A Day In The Life

My Birthday = Tamala Thinking Too Much…

By April 13, 2009October 26th, 2010No Comments

My birthday was Monday and the days leading up to my born day were spent in awe. I am simply blown away at the way my life is unfolding. I never imagined I would be where I am – which is perfectly content running all over the tri-state area, on a daily basis to pursue a dream of performing. My mission is to deeply touch, inspire, share and connect with others through my art. To be able to do that, to give that to the world would be a gift; an honor and is something I pray for each night before I go to bed.

However, the days leading up to my birthday were different. I felt afraid. I wanted someone, or something to tell me that I was on the finally on the right path, and all of this work will reap rewards beyond my wildest dreams. I went so far as to sit my best friend down and ask her to tell me her thoughts on my journey. And she said, mywise, wisefriend said, ‘Tammy, you don’t need me to tell you anything.” She smiled her little cute smile and I looked into her doey eyes as she continued by saying ‘all of the answers are already within you. Clarity will only come when you stop looking outside for the answers.” I knew all of this I already but sometimes you just need to hear it again, and just as I expected, her words struck a chord.

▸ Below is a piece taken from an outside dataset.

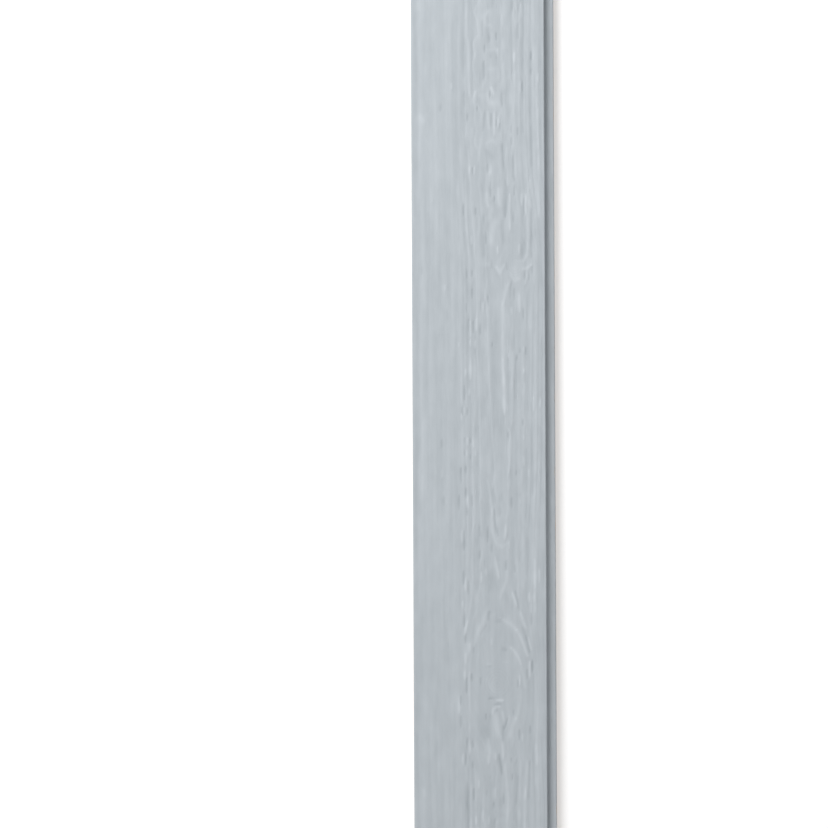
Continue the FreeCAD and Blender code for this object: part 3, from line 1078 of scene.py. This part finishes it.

That night I meditated and affirmed everything I wanted to accomplish this year. I humbled myself and thanked the universe with all my might, for all the good that is already in my life.

The next morning I woke up to a voicemail from Carson-Kolker talent agency and have a meeting with them scheduled for next week. It would be so awesome if Barry Kolker is the agent I am meant to work with at this point in my career. I will surely keep you posted on how this relationship develops. smile.gif

And just today I received two calls for some print gigs. So you know what? I truly believe and will affirm with every fiber of my being that everything is going to be okay.